In [1]:
# the first part of this script collects the homepages from the internet archive and save them in a .txt

import urllib.request, os
import json, codecs,time
from bs4 import BeautifulSoup
from collections import Counter
import time
import pandas as pd

# the name of the website as it appears in the URL, for example nytimes, guardian, lastampa

website_name = "arabic.rt"

# the precise homepage, from which you want to collect news (this step is needed as sometimes it could point to a subdomain, e.g. theguardian.com/uk)
url_website = "arabic.rt.com"

yearmonthday_link = "20240406235320"

In [2]:
import urllib.request

def get_url_content(url : str)->str:
    # Define a Chrome user agent
    chrome_agent = 'Mozilla/5.0 (Windows NT 10.0; Win64; x64) AppleWebKit/537.36 (KHTML, like Gecko) Chrome/91.0.4472.124 Safari/537.36'
    
    # Create a custom opener with our user agent
    opener = urllib.request.build_opener()
    opener.addheaders = [('User-Agent', chrome_agent)]
    
    # Install this opener as the default opener
    urllib.request.install_opener(opener)
    
    try:
        # Now make the request
        with urllib.request.urlopen(url) as response:
            html_content = response.read().decode('utf-8')
        return html_content
    except urllib.error.HTTPError as e:
        print(f"HTTP Error {e.code}: {e.reason}")
    except urllib.error.URLError as e:
        print(f"URL Error: {e.reason}")
    return None


def show_articles(article_list):
    # Print the extracted articles
    for idx, article in enumerate(article_list, 1):
        print(f"Article {idx}:")
        for key in article:
            print(f"{key}: {article[key]}")
        print("---")


### Download one page

In [3]:
# https://web.archive.org/web/20240402230330/https://arabic.rt.com/
url = f"https://web.archive.org/web/{yearmonthday_link}/https://{url_website}"
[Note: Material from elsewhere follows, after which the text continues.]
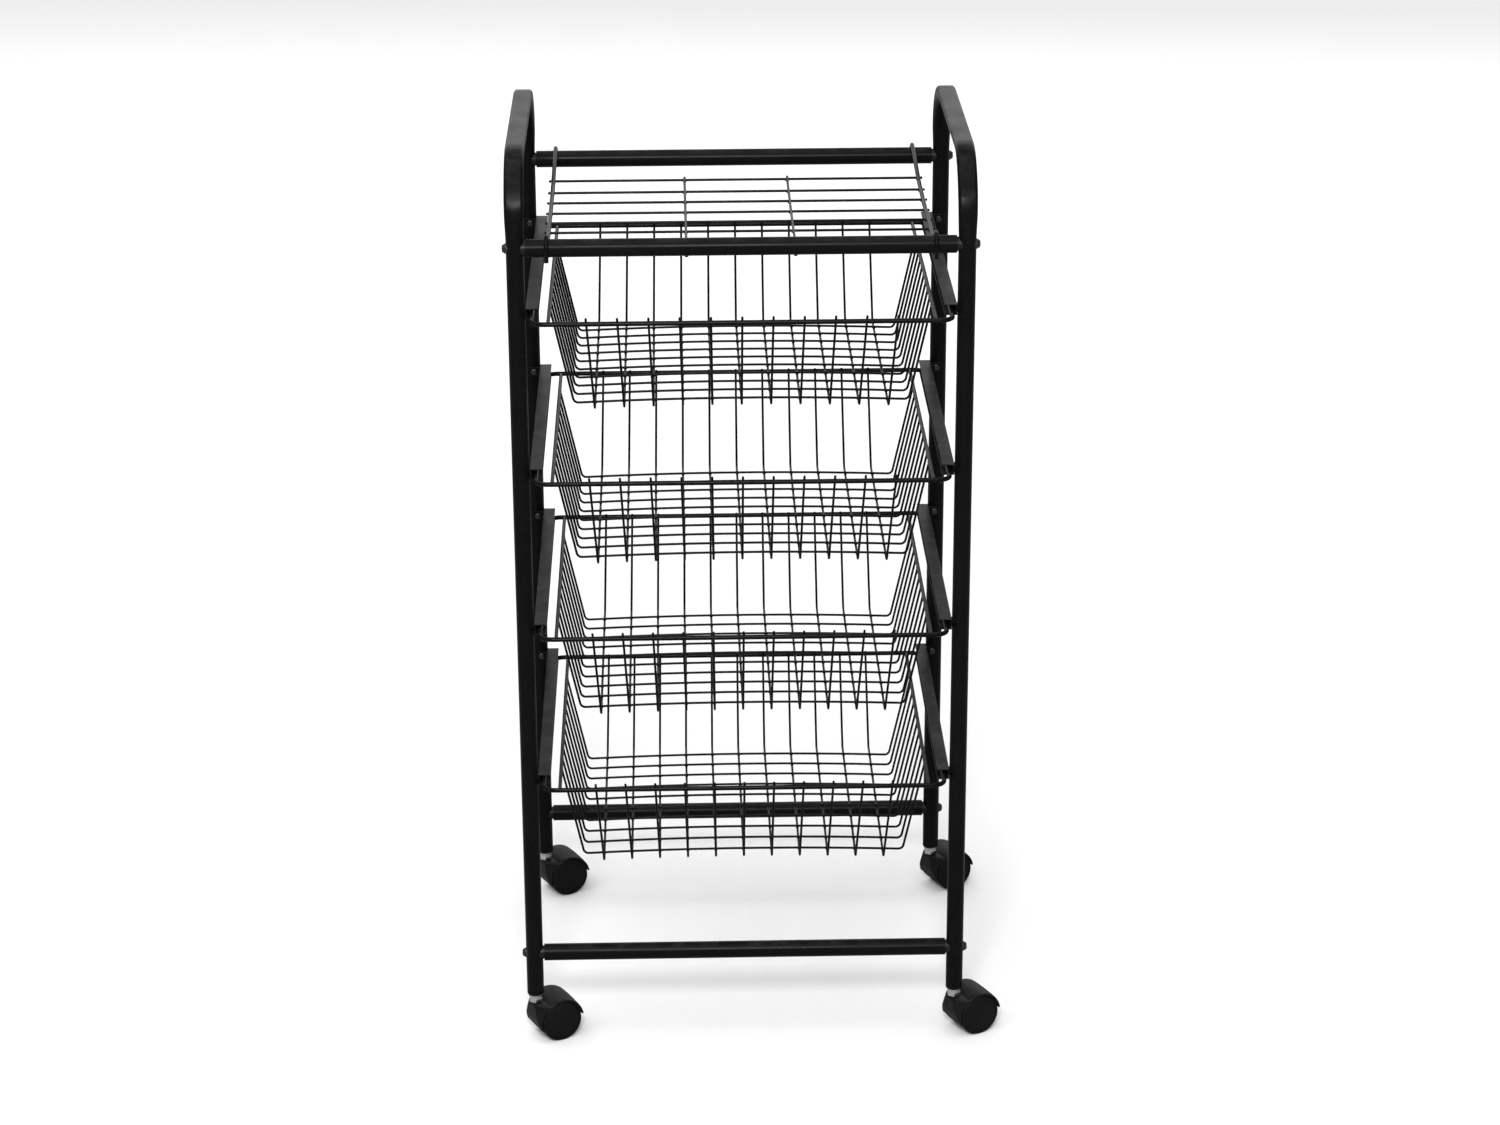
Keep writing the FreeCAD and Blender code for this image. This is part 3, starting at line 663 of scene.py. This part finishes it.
def hood_shell(trail, axle_z, sizes):
    """The hood's skin: its side view extruded across, tapered to the nose and rounded."""
    bm = bmesh.new()
    outer = hood_outline(trail, axle_z, sizes.hood_radius)
    edges = chain(bm, [(u, -1.0, z) for u, z in outer])[1]
    grown = bmesh.ops.extrude_edge_only(bm, edges=edges)
    centre = Vector((trail, -1.0, axle_z))
    for vert in (g for g in grown["geom"] if isinstance(g, bmesh.types.BMVert)):
        vert.co = centre + (vert.co - centre).normalized() * sizes.hood_inner
    grown = bmesh.ops.extrude_face_region(bm, geom=bm.faces[:])
    moved = [g for g in grown["geom"] if isinstance(g, bmesh.types.BMVert)]
    bmesh.ops.translate(bm, vec=(0, 2.0, 0), verts=moved)
    across = [e for e in bm.edges if abs(e.verts[0].co.y - e.verts[1].co.y) > 1.0]
    bmesh.ops.subdivide_edges(bm, edges=across, cuts=7, use_grid_fill=True)
    for vert in bm.verts:
        side = vert.co.y
        away = Vector((vert.co.x - trail, 0, vert.co.z - axle_z))
        outer_skin = away.length > sizes.hood_inner + 0.3 * MM
        vert.co.y = side * hood_half_at(vert.co.x, vert.co.z, sizes.hood_half)
        if outer_skin and vert.co.z > SKIRT and vert.co.x > 0:
            vert.co -= away.normalized() * sizes.hood_half * CROWN_SHARE * side ** 2
    bmesh.ops.recalc_face_normals(bm, faces=bm.faces)
    rims = []
    for edge in bm.edges:
        if len(edge.link_faces) != 2 or not edge.is_manifold:
            continue
        mid = (edge.verts[0].co + edge.verts[1].co) / 2
        away = math.hypot(mid.x - trail, mid.z - axle_z)
        if edge.calc_face_angle() > math.radians(40) and away > sizes.hood_inner + 0.4 * MM:
            rims.append(edge)
    round_edges(bm, rims, sizes.hood_edge, 4, clamp=True)
    return bm


def build_hood(corner, sizes):
    trail, axle_z = caster_trail(corner)
    bm = hood_shell(trail, axle_z, sizes)
    web_half = sizes.wheel_inner - 0.4 * MM
    hub_flat = HUB_RADIUS - 0.6 * MM
    hub = bmesh.new()
    spin_profile(hub, [(trail, y, axle_z + up) for y, up in (
        (-web_half, 0), (-web_half, hub_flat), (-web_half + HUB_EDGE, HUB_RADIUS),
        (web_half - HUB_EDGE, HUB_RADIUS), (web_half, hub_flat), (web_half, 0),
    )], (0, 1, 0), 48, (trail, 0, axle_z))
    join_mesh(bm, hub)
    for long, tall, u, z in ((7.6, 16, 1.4, 28), (30, 8, 17.5, 34.5)):
        web = rounded_box((long * MM, 2 * web_half, tall * MM), (u * MM, 0, z * MM), HUB_EDGE)
        join_mesh(bm, web)
    boss = bmesh.new()
    spin_profile(boss, [
        (0, 0, 33 * MM), (4.4 * MM, 0, 33 * MM), (6.2 * MM, 0, 36 * MM), (5.7 * MM, 0, NOSE_TOP),
        (5.2 * MM, 0, NOSE_TOP + 0.3 * MM), (0, 0, NOSE_TOP + 0.3 * MM),
    ], (0, 0, 1), 40)
    join_mesh(bm, boss, Matrix.Translation((BOSS_SHIFT, 0, 0)))
    return make_piece(
        f"caster_{corner}_hood_moulding", bm, "hood_plastic", f"caster_{corner}",
        [f"caster_{corner}_hood"], place=caster_place(corner),
    )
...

html_content = get_url_content(url)
if html_content:
    print(html_content[:500])  # Print first 500 characters of the content


<!DOCTYPE html>
<html prefix="og: http://ogp.me/ns#" lang="ar"><head><!-- is_embed=False -->
<script>
  const observer = new PerformanceObserver((list) => {
    list.getEntries().forEach((entry) => {
      console.log('%o', entry);
    })
  });
  observer.observe({type: "navigation", buffered: true});
</script>
<script src="//archive.org/includes/athena.js" type="text/javascript"></script>
<script type="text/javascript">window.addEventListener('DOMContentLoaded',function(){var v=archive_analytic


### Extract last-news_list
use keyword to have 2 list

    list 1 keyword. <div class="last-news last-news_scroll"><ul class="last-news_list">
    list 2 keyword. <div class="tabs__content tabs__content_2"><div class="last-news last-news_scroll"><ul class="last-news_list">

In [4]:
def extract_last_news(html_content, selector="ul.last-news_list li a"):
    soup = BeautifulSoup(html_content, 'html.parser')
    article_elements = soup.select(selector)
    article_list = []
    for art in article_elements:
        article_list.append({
            "link": art.get('href'),
            "title": art.span.text.replace("/n", ""). replace("  ", " ").strip(),
            "time": art.time.text.replace("/n", ""). replace("  ", " ").strip()
        })
    return article_list


def extract_news_article(relative_link: str, verbose: bool)-> str:
    # generate the complete link with web.archive.com
    link = f"https://web.archive.org{relative_link}"
    if verbose:
        print("downloading ", link)
    article = get_url_content(link)

    # extract article
    soup = BeautifulSoup(article, 'html.parser')
    
    selector = "div.article div.js-mediator-article p"
    article_detail = soup.select(selector)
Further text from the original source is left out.